Given data:
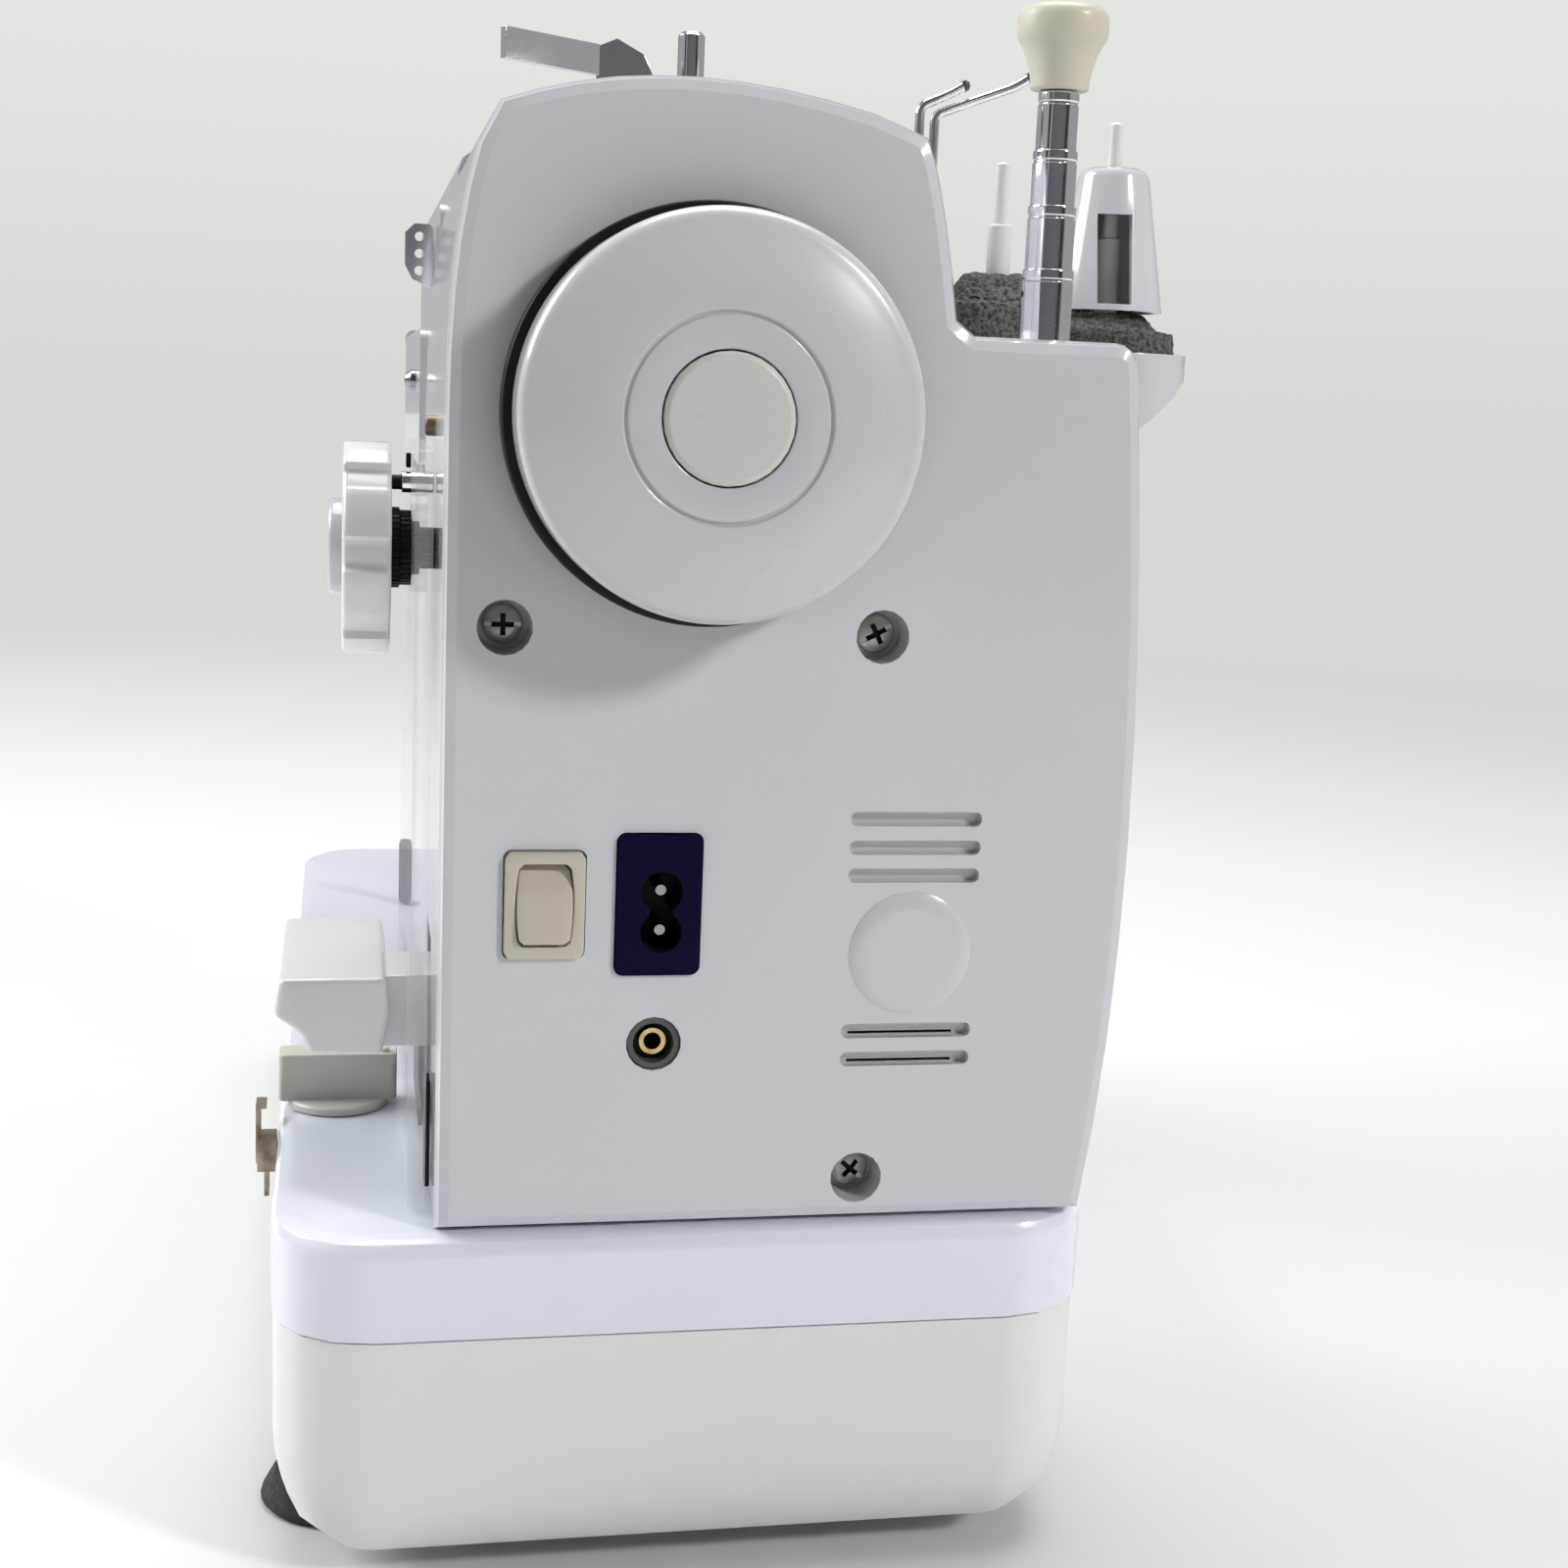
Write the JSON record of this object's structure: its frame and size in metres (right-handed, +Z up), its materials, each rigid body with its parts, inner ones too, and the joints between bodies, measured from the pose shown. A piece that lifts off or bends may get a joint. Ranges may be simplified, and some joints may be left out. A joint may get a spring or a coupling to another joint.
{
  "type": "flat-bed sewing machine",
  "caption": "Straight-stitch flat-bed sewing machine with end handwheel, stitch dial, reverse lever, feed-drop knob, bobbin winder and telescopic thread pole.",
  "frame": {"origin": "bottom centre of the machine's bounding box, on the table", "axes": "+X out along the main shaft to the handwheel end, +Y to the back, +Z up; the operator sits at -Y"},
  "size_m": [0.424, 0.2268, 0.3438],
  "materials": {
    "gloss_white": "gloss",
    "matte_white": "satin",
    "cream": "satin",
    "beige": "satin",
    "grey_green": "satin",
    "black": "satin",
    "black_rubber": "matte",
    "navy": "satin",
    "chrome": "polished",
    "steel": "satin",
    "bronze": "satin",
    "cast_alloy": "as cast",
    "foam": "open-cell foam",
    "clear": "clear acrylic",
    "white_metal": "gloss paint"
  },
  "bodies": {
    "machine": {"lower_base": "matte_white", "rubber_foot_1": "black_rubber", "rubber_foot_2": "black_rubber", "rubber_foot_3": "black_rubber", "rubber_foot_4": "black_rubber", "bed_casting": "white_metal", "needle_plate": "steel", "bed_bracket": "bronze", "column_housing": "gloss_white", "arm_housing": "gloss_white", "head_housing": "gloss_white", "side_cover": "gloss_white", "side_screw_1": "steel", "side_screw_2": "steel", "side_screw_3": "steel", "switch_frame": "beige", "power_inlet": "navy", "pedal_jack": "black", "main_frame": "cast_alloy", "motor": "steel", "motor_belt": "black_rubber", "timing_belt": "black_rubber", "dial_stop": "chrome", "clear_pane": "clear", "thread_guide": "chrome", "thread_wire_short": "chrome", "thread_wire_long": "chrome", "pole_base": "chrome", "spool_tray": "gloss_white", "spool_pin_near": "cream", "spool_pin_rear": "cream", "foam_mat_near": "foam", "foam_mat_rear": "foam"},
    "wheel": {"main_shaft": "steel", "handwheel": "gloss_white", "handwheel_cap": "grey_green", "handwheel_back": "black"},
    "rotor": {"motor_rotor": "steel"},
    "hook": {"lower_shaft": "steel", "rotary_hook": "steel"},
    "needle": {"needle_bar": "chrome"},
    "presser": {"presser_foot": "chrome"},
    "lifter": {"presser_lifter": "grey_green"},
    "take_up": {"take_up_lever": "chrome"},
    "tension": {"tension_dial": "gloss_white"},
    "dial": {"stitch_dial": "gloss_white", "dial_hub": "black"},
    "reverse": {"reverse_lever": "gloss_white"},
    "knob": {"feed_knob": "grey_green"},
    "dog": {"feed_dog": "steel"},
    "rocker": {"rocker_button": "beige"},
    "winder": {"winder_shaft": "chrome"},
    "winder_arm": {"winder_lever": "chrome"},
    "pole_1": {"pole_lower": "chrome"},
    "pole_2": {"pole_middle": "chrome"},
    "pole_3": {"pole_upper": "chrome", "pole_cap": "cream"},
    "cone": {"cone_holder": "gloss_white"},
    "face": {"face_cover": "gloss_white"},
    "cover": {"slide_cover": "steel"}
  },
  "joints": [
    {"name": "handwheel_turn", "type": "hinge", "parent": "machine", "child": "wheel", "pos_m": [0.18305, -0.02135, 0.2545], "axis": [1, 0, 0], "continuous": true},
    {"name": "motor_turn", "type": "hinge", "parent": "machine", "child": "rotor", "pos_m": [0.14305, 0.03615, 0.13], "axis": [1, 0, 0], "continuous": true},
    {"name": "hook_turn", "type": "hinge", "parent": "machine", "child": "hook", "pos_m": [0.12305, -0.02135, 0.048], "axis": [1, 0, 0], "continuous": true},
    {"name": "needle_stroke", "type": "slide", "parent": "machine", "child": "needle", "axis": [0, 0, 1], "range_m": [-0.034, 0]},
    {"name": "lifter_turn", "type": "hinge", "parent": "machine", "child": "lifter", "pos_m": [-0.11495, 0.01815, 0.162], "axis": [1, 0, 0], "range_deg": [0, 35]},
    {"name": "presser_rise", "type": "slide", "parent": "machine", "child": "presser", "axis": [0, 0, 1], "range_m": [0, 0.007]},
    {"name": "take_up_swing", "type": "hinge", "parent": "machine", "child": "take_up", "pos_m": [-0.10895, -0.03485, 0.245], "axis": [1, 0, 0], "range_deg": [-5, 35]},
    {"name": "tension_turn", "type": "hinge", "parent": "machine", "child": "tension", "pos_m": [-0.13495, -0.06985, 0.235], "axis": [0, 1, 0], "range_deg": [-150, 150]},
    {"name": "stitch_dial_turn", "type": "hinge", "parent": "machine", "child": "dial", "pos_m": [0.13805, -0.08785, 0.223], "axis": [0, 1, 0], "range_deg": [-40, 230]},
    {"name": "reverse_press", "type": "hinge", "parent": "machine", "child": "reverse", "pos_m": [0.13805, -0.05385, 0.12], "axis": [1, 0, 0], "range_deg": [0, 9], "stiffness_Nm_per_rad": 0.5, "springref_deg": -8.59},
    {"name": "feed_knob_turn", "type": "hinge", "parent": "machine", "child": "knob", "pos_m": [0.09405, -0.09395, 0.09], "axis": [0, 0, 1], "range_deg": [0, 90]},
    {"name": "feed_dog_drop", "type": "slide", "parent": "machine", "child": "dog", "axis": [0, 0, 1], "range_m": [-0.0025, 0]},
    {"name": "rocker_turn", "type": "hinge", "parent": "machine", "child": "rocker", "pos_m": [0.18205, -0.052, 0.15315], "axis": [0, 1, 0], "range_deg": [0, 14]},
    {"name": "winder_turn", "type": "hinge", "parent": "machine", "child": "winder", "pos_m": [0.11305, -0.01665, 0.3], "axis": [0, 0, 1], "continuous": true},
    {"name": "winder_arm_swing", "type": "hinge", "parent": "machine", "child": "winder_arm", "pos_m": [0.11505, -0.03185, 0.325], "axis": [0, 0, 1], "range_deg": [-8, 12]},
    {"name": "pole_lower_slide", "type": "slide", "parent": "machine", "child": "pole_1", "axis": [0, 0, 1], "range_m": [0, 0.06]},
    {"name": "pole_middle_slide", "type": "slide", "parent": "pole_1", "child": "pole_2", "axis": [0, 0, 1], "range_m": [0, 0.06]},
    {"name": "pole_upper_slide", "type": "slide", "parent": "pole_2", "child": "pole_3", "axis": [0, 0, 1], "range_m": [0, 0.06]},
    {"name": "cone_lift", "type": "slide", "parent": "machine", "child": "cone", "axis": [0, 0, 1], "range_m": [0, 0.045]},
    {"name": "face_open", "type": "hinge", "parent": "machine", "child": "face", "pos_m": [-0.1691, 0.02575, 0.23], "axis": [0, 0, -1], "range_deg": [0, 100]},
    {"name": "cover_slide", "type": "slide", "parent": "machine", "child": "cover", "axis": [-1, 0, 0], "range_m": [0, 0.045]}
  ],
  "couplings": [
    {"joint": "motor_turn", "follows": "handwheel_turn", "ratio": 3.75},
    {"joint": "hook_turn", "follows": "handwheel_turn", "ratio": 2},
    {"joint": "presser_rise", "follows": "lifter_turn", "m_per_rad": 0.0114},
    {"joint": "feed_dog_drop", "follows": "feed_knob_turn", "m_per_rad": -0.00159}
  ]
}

Required work:
Extract the full listing above without altering anything.

Solution to the exercise:
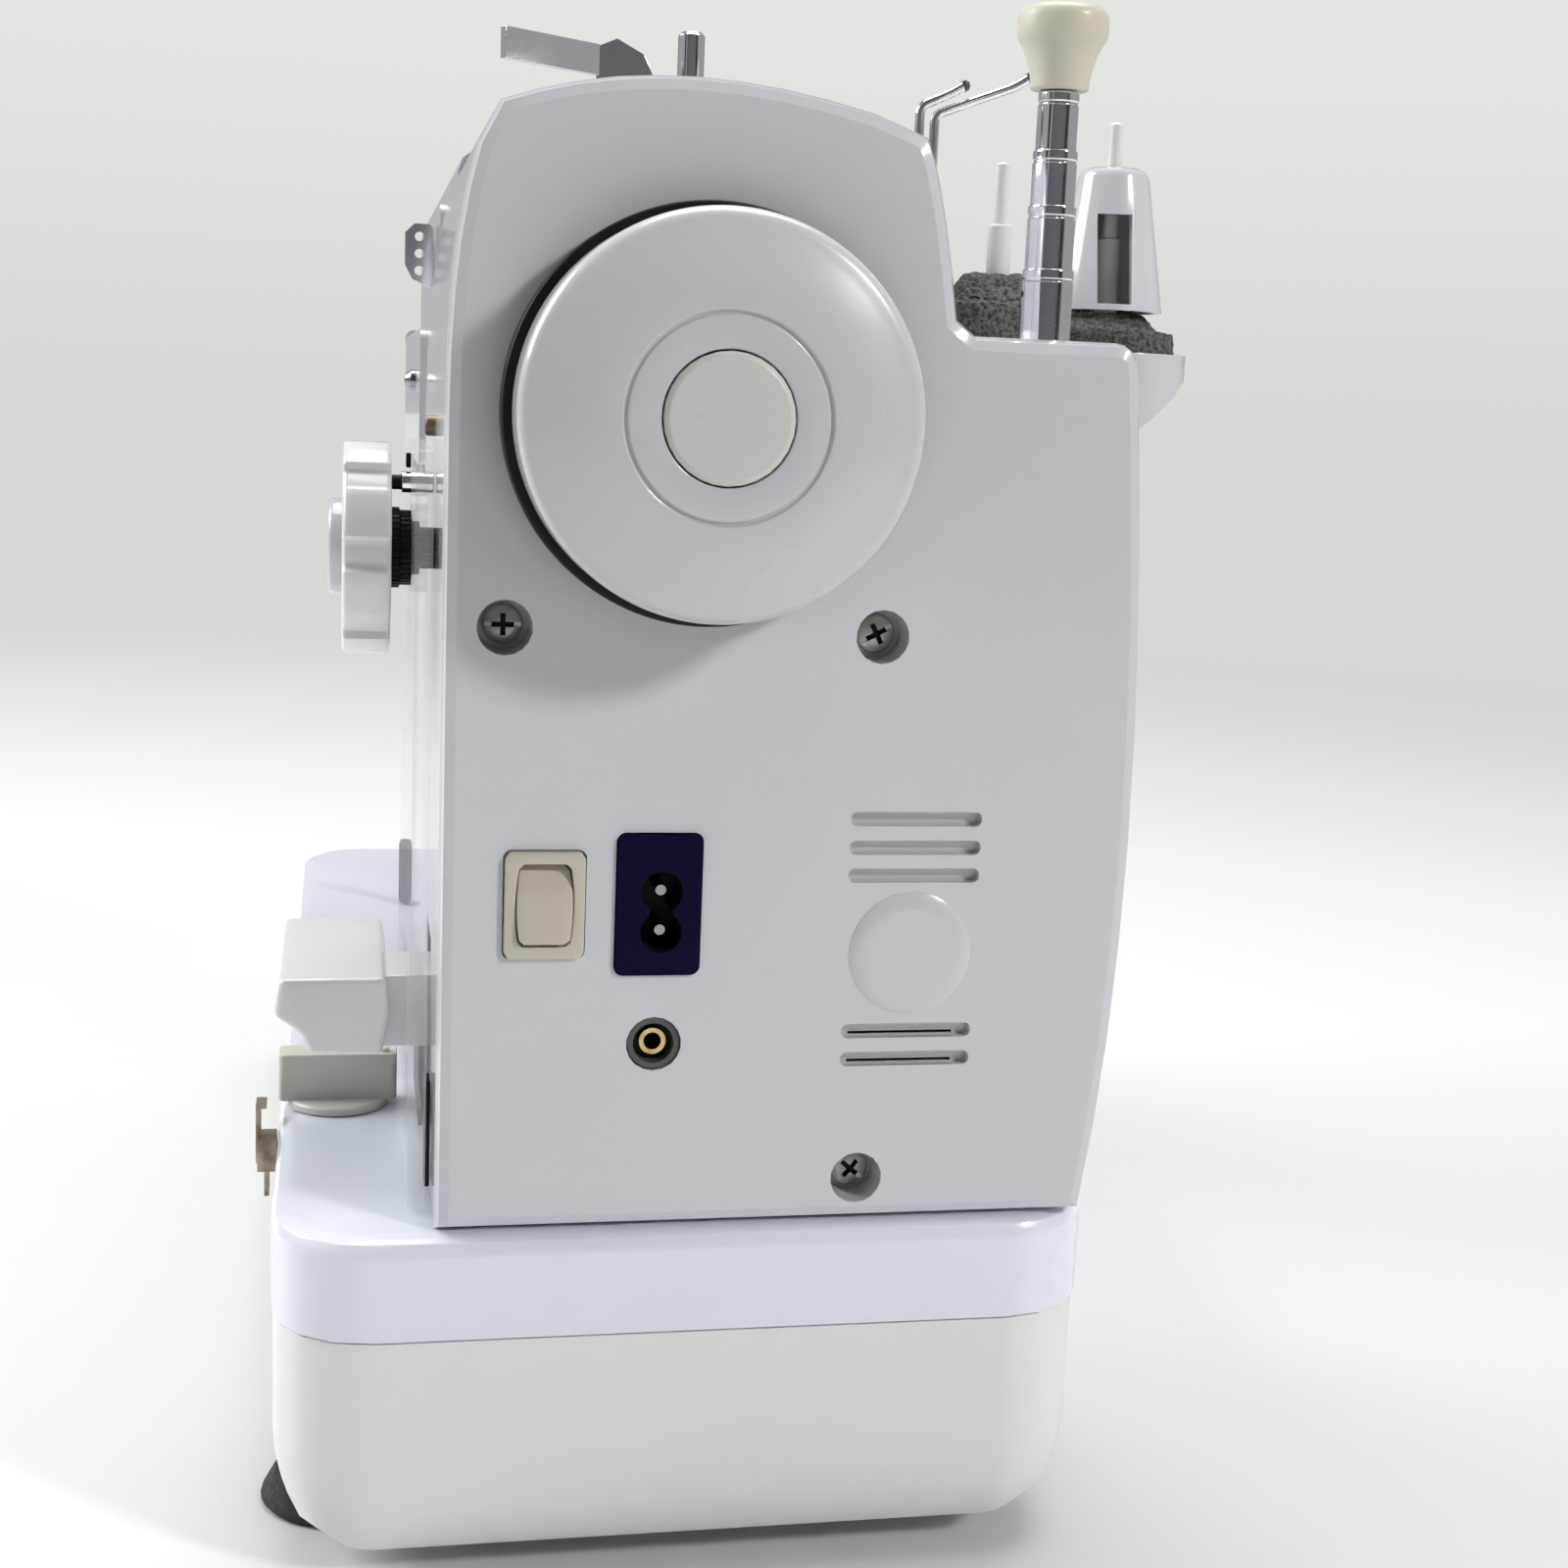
Write the JSON record of this object's structure: its frame and size in metres (right-handed, +Z up), its materials, each rigid body with its parts, inner ones too, and the joints between bodies, measured from the pose shown. A piece that lifts off or bends may get a joint. Ranges may be simplified, and some joints may be left out. A joint may get a spring or a coupling to another joint.
{
  "type": "flat-bed sewing machine",
  "caption": "Straight-stitch flat-bed sewing machine with end handwheel, stitch dial, reverse lever, feed-drop knob, bobbin winder and telescopic thread pole.",
  "frame": {"origin": "bottom centre of the machine's bounding box, on the table", "axes": "+X out along the main shaft to the handwheel end, +Y to the back, +Z up; the operator sits at -Y"},
  "size_m": [0.424, 0.2268, 0.3438],
  "materials": {
    "gloss_white": "gloss",
    "matte_white": "satin",
    "cream": "satin",
    "beige": "satin",
    "grey_green": "satin",
    "black": "satin",
    "black_rubber": "matte",
    "navy": "satin",
    "chrome": "polished",
    "steel": "satin",
    "bronze": "satin",
    "cast_alloy": "as cast",
    "foam": "open-cell foam",
    "clear": "clear acrylic",
    "white_metal": "gloss paint"
  },
  "bodies": {
    "machine": {"lower_base": "matte_white", "rubber_foot_1": "black_rubber", "rubber_foot_2": "black_rubber", "rubber_foot_3": "black_rubber", "rubber_foot_4": "black_rubber", "bed_casting": "white_metal", "needle_plate": "steel", "bed_bracket": "bronze", "column_housing": "gloss_white", "arm_housing": "gloss_white", "head_housing": "gloss_white", "side_cover": "gloss_white", "side_screw_1": "steel", "side_screw_2": "steel", "side_screw_3": "steel", "switch_frame": "beige", "power_inlet": "navy", "pedal_jack": "black", "main_frame": "cast_alloy", "motor": "steel", "motor_belt": "black_rubber", "timing_belt": "black_rubber", "dial_stop": "chrome", "clear_pane": "clear", "thread_guide": "chrome", "thread_wire_short": "chrome", "thread_wire_long": "chrome", "pole_base": "chrome", "spool_tray": "gloss_white", "spool_pin_near": "cream", "spool_pin_rear": "cream", "foam_mat_near": "foam", "foam_mat_rear": "foam"},
    "wheel": {"main_shaft": "steel", "handwheel": "gloss_white", "handwheel_cap": "grey_green", "handwheel_back": "black"},
    "rotor": {"motor_rotor": "steel"},
    "hook": {"lower_shaft": "steel", "rotary_hook": "steel"},
    "needle": {"needle_bar": "chrome"},
    "presser": {"presser_foot": "chrome"},
    "lifter": {"presser_lifter": "grey_green"},
    "take_up": {"take_up_lever": "chrome"},
    "tension": {"tension_dial": "gloss_white"},
    "dial": {"stitch_dial": "gloss_white", "dial_hub": "black"},
    "reverse": {"reverse_lever": "gloss_white"},
    "knob": {"feed_knob": "grey_green"},
    "dog": {"feed_dog": "steel"},
    "rocker": {"rocker_button": "beige"},
    "winder": {"winder_shaft": "chrome"},
    "winder_arm": {"winder_lever": "chrome"},
    "pole_1": {"pole_lower": "chrome"},
    "pole_2": {"pole_middle": "chrome"},
    "pole_3": {"pole_upper": "chrome", "pole_cap": "cream"},
    "cone": {"cone_holder": "gloss_white"},
    "face": {"face_cover": "gloss_white"},
    "cover": {"slide_cover": "steel"}
  },
  "joints": [
    {"name": "handwheel_turn", "type": "hinge", "parent": "machine", "child": "wheel", "pos_m": [0.18305, -0.02135, 0.2545], "axis": [1, 0, 0], "continuous": true},
    {"name": "motor_turn", "type": "hinge", "parent": "machine", "child": "rotor", "pos_m": [0.14305, 0.03615, 0.13], "axis": [1, 0, 0], "continuous": true},
    {"name": "hook_turn", "type": "hinge", "parent": "machine", "child": "hook", "pos_m": [0.12305, -0.02135, 0.048], "axis": [1, 0, 0], "continuous": true},
    {"name": "needle_stroke", "type": "slide", "parent": "machine", "child": "needle", "axis": [0, 0, 1], "range_m": [-0.034, 0]},
    {"name": "lifter_turn", "type": "hinge", "parent": "machine", "child": "lifter", "pos_m": [-0.11495, 0.01815, 0.162], "axis": [1, 0, 0], "range_deg": [0, 35]},
    {"name": "presser_rise", "type": "slide", "parent": "machine", "child": "presser", "axis": [0, 0, 1], "range_m": [0, 0.007]},
    {"name": "take_up_swing", "type": "hinge", "parent": "machine", "child": "take_up", "pos_m": [-0.10895, -0.03485, 0.245], "axis": [1, 0, 0], "range_deg": [-5, 35]},
    {"name": "tension_turn", "type": "hinge", "parent": "machine", "child": "tension", "pos_m": [-0.13495, -0.06985, 0.235], "axis": [0, 1, 0], "range_deg": [-150, 150]},
    {"name": "stitch_dial_turn", "type": "hinge", "parent": "machine", "child": "dial", "pos_m": [0.13805, -0.08785, 0.223], "axis": [0, 1, 0], "range_deg": [-40, 230]},
    {"name": "reverse_press", "type": "hinge", "parent": "machine", "child": "reverse", "pos_m": [0.13805, -0.05385, 0.12], "axis": [1, 0, 0], "range_deg": [0, 9], "stiffness_Nm_per_rad": 0.5, "springref_deg": -8.59},
    {"name": "feed_knob_turn", "type": "hinge", "parent": "machine", "child": "knob", "pos_m": [0.09405, -0.09395, 0.09], "axis": [0, 0, 1], "range_deg": [0, 90]},
    {"name": "feed_dog_drop", "type": "slide", "parent": "machine", "child": "dog", "axis": [0, 0, 1], "range_m": [-0.0025, 0]},
    {"name": "rocker_turn", "type": "hinge", "parent": "machine", "child": "rocker", "pos_m": [0.18205, -0.052, 0.15315], "axis": [0, 1, 0], "range_deg": [0, 14]},
    {"name": "winder_turn", "type": "hinge", "parent": "machine", "child": "winder", "pos_m": [0.11305, -0.01665, 0.3], "axis": [0, 0, 1], "continuous": true},
    {"name": "winder_arm_swing", "type": "hinge", "parent": "machine", "child": "winder_arm", "pos_m": [0.11505, -0.03185, 0.325], "axis": [0, 0, 1], "range_deg": [-8, 12]},
    {"name": "pole_lower_slide", "type": "slide", "parent": "machine", "child": "pole_1", "axis": [0, 0, 1], "range_m": [0, 0.06]},
    {"name": "pole_middle_slide", "type": "slide", "parent": "pole_1", "child": "pole_2", "axis": [0, 0, 1], "range_m": [0, 0.06]},
    {"name": "pole_upper_slide", "type": "slide", "parent": "pole_2", "child": "pole_3", "axis": [0, 0, 1], "range_m": [0, 0.06]},
    {"name": "cone_lift", "type": "slide", "parent": "machine", "child": "cone", "axis": [0, 0, 1], "range_m": [0, 0.045]},
    {"name": "face_open", "type": "hinge", "parent": "machine", "child": "face", "pos_m": [-0.1691, 0.02575, 0.23], "axis": [0, 0, -1], "range_deg": [0, 100]},
    {"name": "cover_slide", "type": "slide", "parent": "machine", "child": "cover", "axis": [-1, 0, 0], "range_m": [0, 0.045]}
  ],
  "couplings": [
    {"joint": "motor_turn", "follows": "handwheel_turn", "ratio": 3.75},
    {"joint": "hook_turn", "follows": "handwheel_turn", "ratio": 2},
    {"joint": "presser_rise", "follows": "lifter_turn", "m_per_rad": 0.0114},
    {"joint": "feed_dog_drop", "follows": "feed_knob_turn", "m_per_rad": -0.00159}
  ]
}